>> START SOURCE EXCERPT
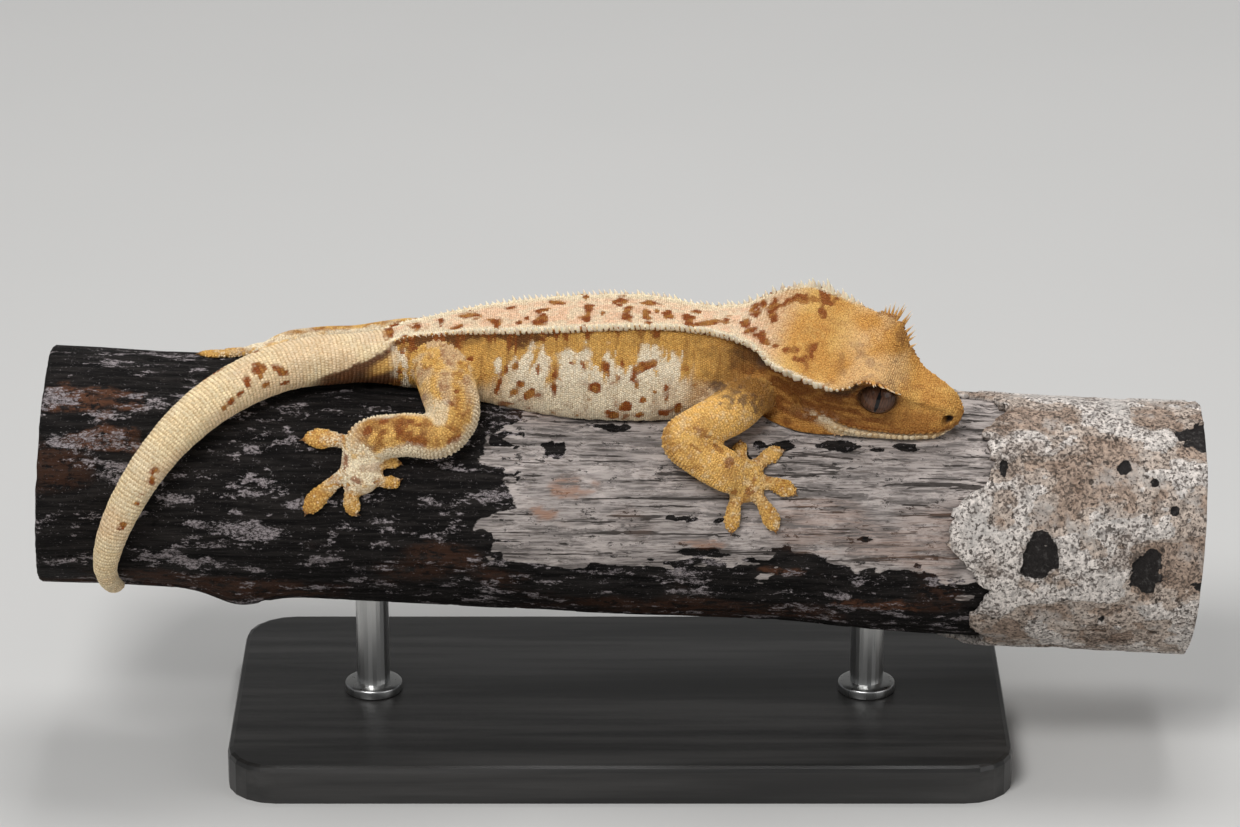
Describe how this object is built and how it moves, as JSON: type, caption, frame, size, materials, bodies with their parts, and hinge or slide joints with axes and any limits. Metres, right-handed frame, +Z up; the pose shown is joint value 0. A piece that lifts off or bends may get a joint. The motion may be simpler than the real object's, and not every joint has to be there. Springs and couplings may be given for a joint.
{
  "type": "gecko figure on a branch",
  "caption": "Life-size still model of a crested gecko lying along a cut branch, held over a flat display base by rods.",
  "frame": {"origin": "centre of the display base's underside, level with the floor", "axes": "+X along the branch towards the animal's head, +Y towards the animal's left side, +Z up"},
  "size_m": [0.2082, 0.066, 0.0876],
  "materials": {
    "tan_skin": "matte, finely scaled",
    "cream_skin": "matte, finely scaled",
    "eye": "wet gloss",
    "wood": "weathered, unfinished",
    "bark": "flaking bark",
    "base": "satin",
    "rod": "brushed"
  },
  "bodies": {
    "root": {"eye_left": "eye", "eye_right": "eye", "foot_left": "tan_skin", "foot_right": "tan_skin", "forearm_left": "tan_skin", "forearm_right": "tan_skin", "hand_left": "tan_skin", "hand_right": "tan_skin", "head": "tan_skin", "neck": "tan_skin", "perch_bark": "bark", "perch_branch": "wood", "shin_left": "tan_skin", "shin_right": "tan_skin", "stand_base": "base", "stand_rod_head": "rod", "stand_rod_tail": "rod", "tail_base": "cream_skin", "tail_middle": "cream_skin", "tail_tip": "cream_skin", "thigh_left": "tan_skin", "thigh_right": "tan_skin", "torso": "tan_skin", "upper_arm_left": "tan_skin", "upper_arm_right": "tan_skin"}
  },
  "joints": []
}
>> END SOURCE EXCERPT
→ DESCRIPTION OF THE TASK
Write out the full listing, keeping every line exactly as it is.

→ RESULT BELOW
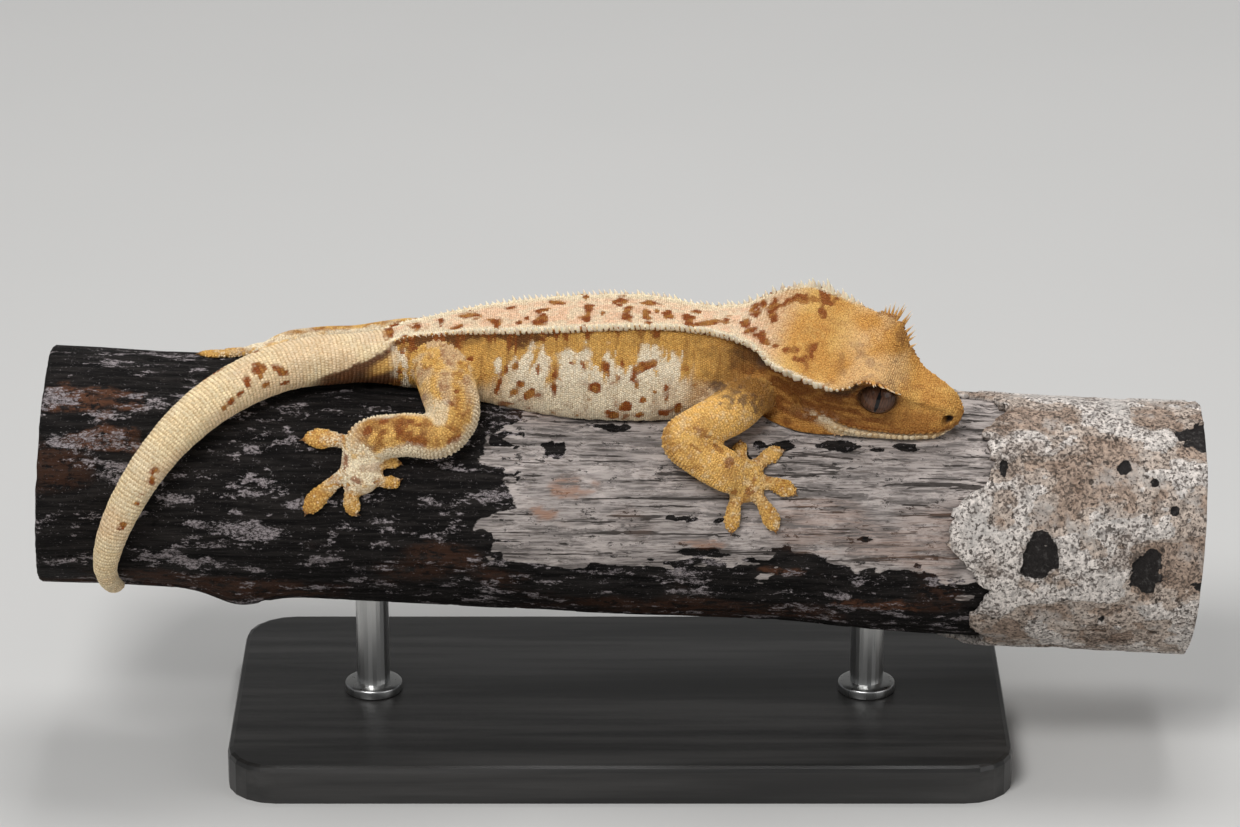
Describe how this object is built and how it moves, as JSON: type, caption, frame, size, materials, bodies with their parts, and hinge or slide joints with axes and any limits. Metres, right-handed frame, +Z up; the pose shown is joint value 0. A piece that lifts off or bends may get a joint. The motion may be simpler than the real object's, and not every joint has to be there. Springs and couplings may be given for a joint.
{
  "type": "gecko figure on a branch",
  "caption": "Life-size still model of a crested gecko lying along a cut branch, held over a flat display base by rods.",
  "frame": {"origin": "centre of the display base's underside, level with the floor", "axes": "+X along the branch towards the animal's head, +Y towards the animal's left side, +Z up"},
  "size_m": [0.2082, 0.066, 0.0876],
  "materials": {
    "tan_skin": "matte, finely scaled",
    "cream_skin": "matte, finely scaled",
    "eye": "wet gloss",
    "wood": "weathered, unfinished",
    "bark": "flaking bark",
    "base": "satin",
    "rod": "brushed"
  },
  "bodies": {
    "root": {"eye_left": "eye", "eye_right": "eye", "foot_left": "tan_skin", "foot_right": "tan_skin", "forearm_left": "tan_skin", "forearm_right": "tan_skin", "hand_left": "tan_skin", "hand_right": "tan_skin", "head": "tan_skin", "neck": "tan_skin", "perch_bark": "bark", "perch_branch": "wood", "shin_left": "tan_skin", "shin_right": "tan_skin", "stand_base": "base", "stand_rod_head": "rod", "stand_rod_tail": "rod", "tail_base": "cream_skin", "tail_middle": "cream_skin", "tail_tip": "cream_skin", "thigh_left": "tan_skin", "thigh_right": "tan_skin", "torso": "tan_skin", "upper_arm_left": "tan_skin", "upper_arm_right": "tan_skin"}
  },
  "joints": []
}